##### Source data #####

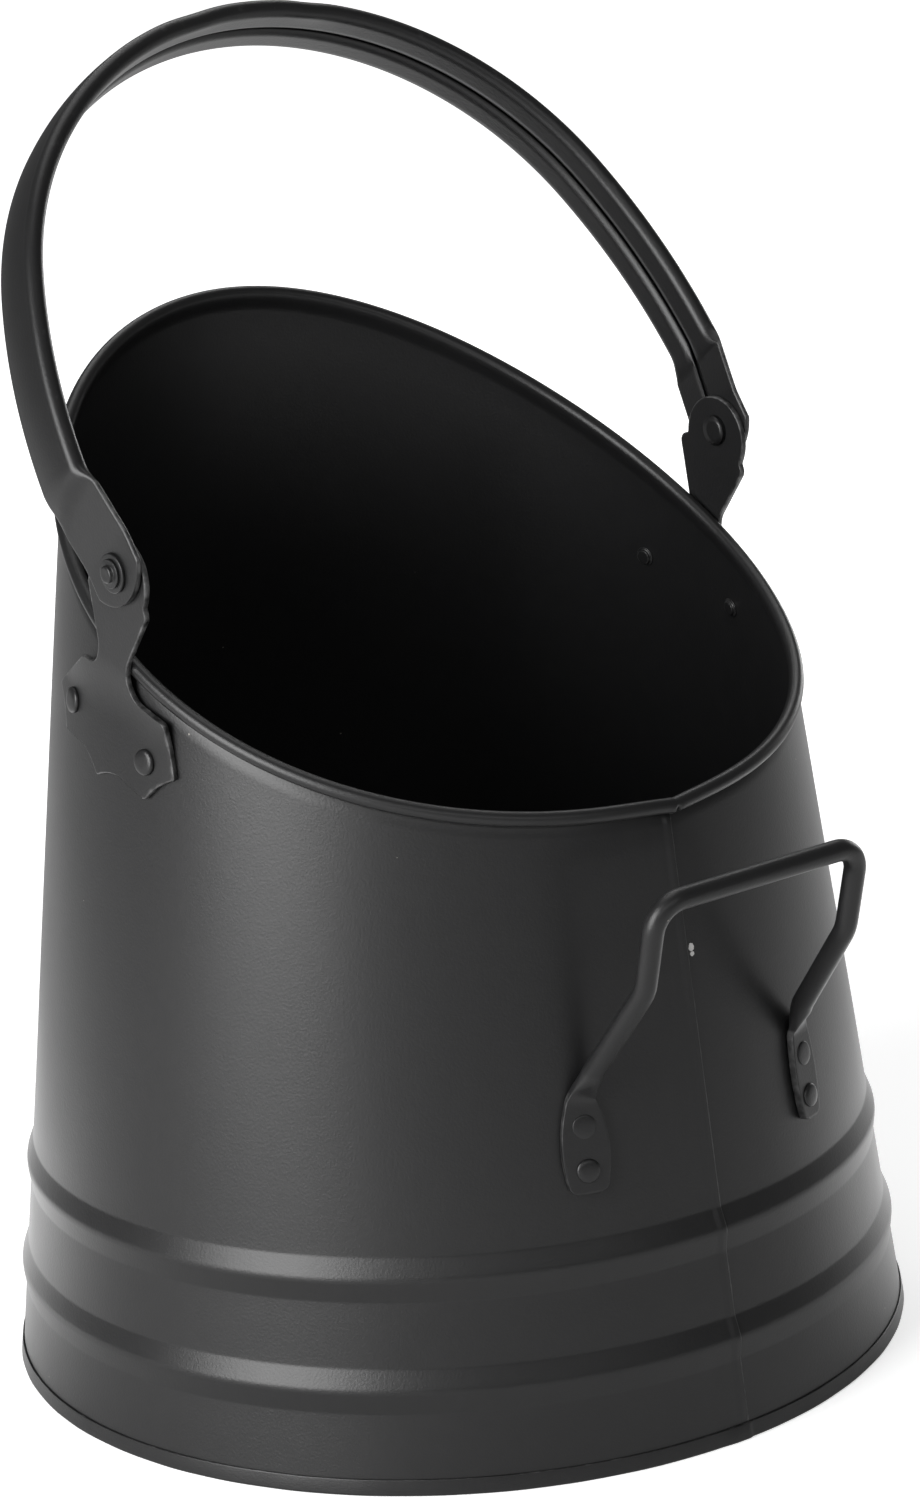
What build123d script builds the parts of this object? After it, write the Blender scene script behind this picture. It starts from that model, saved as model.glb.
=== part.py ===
from build123d import *
import os
from math import asin, atan, atan2, cos, degrees, radians, sin, sqrt

# Ash bucket: a tapered sheet body with a slanted wired rim, a bail swinging on two riveted ears,
# and a fixed tipping handle on the low side. Millimetres, +Z up, origin in the middle of the base.
# The low side of the rim faces -Y, the high lip faces +Y, and the bail turns about an axis along X.

# Body sheet
SHEET = 0.8
FOOT_RADIUS = 159.2
TAPER = 0.123
WALL_FOOT = 0.8
WALL_BLANK_TOP = 372.0

# Swaged beads round the body
BEAD_HEIGHTS = (35.6, 73.6)
BEAD_HALF = 7.8
BEAD_RISE = 1.8
BEAD_BLEND = 4.0

# Base hem, folded round the foot of the wall
HEM_HEIGHT = 5.4
FLOOR_HEIGHT = 5.0
HEM_PLAY = 0.06
HEM_BEND = 0.6

# Slanted rim: the wall is cut by a wide cylinder lying along X
RIM_MIDDLE = 277.0
RIM_SLOPE = 0.567
RIM_CURVE = 650.0
WIRE_RADIUS = 1.75
ROLL_RADIUS = 2.6
ROLL_OUTSET = 0.3
ROLL_JOIN = 2.2
ROLL_PLAY = 0.05

# Lapped side seam at the low side
LAP_START_DEG = -94.4
LAP_STEP = 0.75
LAP_FOOT = 6.2

# Ears: outline in the ear's own frame, measured from the bail's pivot
PIVOT_Y = -13.0
PIVOT_Z = 305.5
EAR_TILT = 16.0
EAR_SHEET = 2.0
EAR_FACE_X = 128.5
EAR_PLAY = 0.12
EAR_HEAD_RADIUS = 15.0
EAR_HEAD_DROP = 3.0
EAR_HEAD_SIDE = 14.5
EAR_NUB_FRONT = 1.4
EAR_NUB_REAR = 2.8
EAR_CORNER = 1.8
EAR_BLANK_HALF = 42.0
EAR_BLANK_FOOT = -82.0
EAR_BEND_FOOT = -54.0
EAR_BEND_TOP = -37.0
EAR_BLANK_TOP = 20.0
EAR_RIVET_SPREAD = 23.0
EAR_RIVET_DROP = 60.8

# Rivets
SHANK_RADIUS = 2.0
EAR_RIVET_HEAD = 4.5
EAR_RIVET_DOME = 2.1
HANDLE_RIVET_HEAD = 4.1
HANDLE_RIVET_DOME = 1.3
TAIL_RADIUS = 3.6
TAIL_HEIGHT = 1.3
HOLE_PLAY = 0.05
SEAT_PLAY = 0.06
TAIL_BEVEL = 0.5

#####

Directions for this task: Reproduce the material exactly, with every line intact.

Task answer:
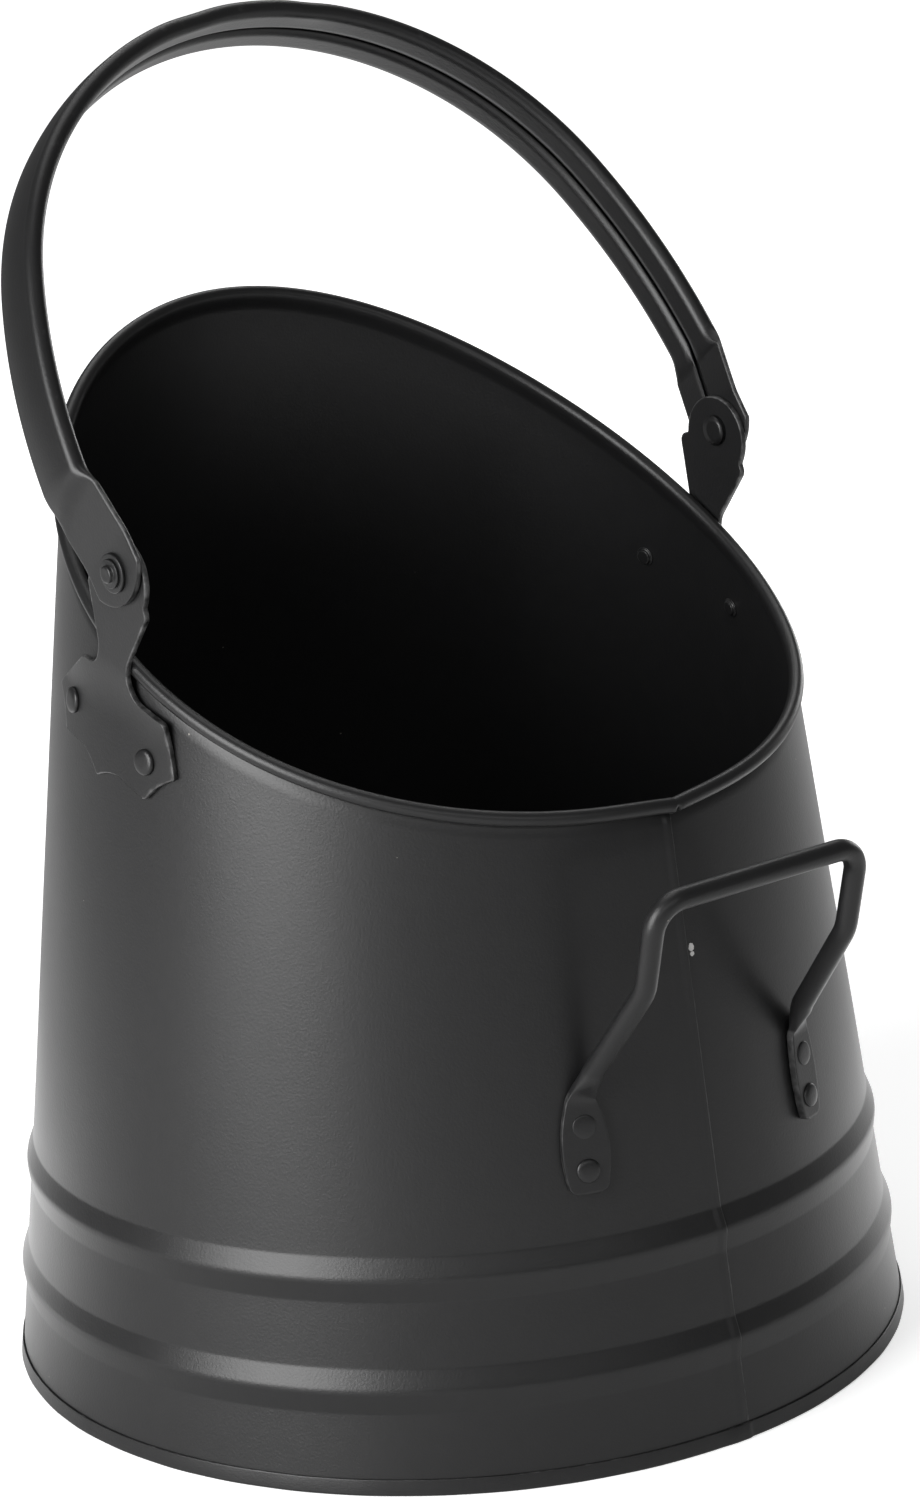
What build123d script builds the parts of this object? After it, write the Blender scene script behind this picture. It starts from that model, saved as model.glb.
=== part.py ===
from build123d import *
import os
from math import asin, atan, atan2, cos, degrees, radians, sin, sqrt

# Ash bucket: a tapered sheet body with a slanted wired rim, a bail swinging on two riveted ears,
# and a fixed tipping handle on the low side. Millimetres, +Z up, origin in the middle of the base.
# The low side of the rim faces -Y, the high lip faces +Y, and the bail turns about an axis along X.

# Body sheet
SHEET = 0.8
FOOT_RADIUS = 159.2
TAPER = 0.123
WALL_FOOT = 0.8
WALL_BLANK_TOP = 372.0

# Swaged beads round the body
BEAD_HEIGHTS = (35.6, 73.6)
BEAD_HALF = 7.8
BEAD_RISE = 1.8
BEAD_BLEND = 4.0

# Base hem, folded round the foot of the wall
HEM_HEIGHT = 5.4
FLOOR_HEIGHT = 5.0
HEM_PLAY = 0.06
HEM_BEND = 0.6

# Slanted rim: the wall is cut by a wide cylinder lying along X
RIM_MIDDLE = 277.0
RIM_SLOPE = 0.567
RIM_CURVE = 650.0
WIRE_RADIUS = 1.75
ROLL_RADIUS = 2.6
ROLL_OUTSET = 0.3
ROLL_JOIN = 2.2
ROLL_PLAY = 0.05

# Lapped side seam at the low side
LAP_START_DEG = -94.4
LAP_STEP = 0.75
LAP_FOOT = 6.2

# Ears: outline in the ear's own frame, measured from the bail's pivot
PIVOT_Y = -13.0
PIVOT_Z = 305.5
EAR_TILT = 16.0
EAR_SHEET = 2.0
EAR_FACE_X = 128.5
EAR_PLAY = 0.12
EAR_HEAD_RADIUS = 15.0
EAR_HEAD_DROP = 3.0
EAR_HEAD_SIDE = 14.5
EAR_NUB_FRONT = 1.4
EAR_NUB_REAR = 2.8
EAR_CORNER = 1.8
EAR_BLANK_HALF = 42.0
EAR_BLANK_FOOT = -82.0
EAR_BEND_FOOT = -54.0
EAR_BEND_TOP = -37.0
EAR_BLANK_TOP = 20.0
EAR_RIVET_SPREAD = 23.0
EAR_RIVET_DROP = 60.8

# Rivets
SHANK_RADIUS = 2.0
EAR_RIVET_HEAD = 4.5
EAR_RIVET_DOME = 2.1
HANDLE_RIVET_HEAD = 4.1
HANDLE_RIVET_DOME = 1.3
TAIL_RADIUS = 3.6
TAIL_HEIGHT = 1.3
HOLE_PLAY = 0.05
SEAT_PLAY = 0.06
TAIL_BEVEL = 0.5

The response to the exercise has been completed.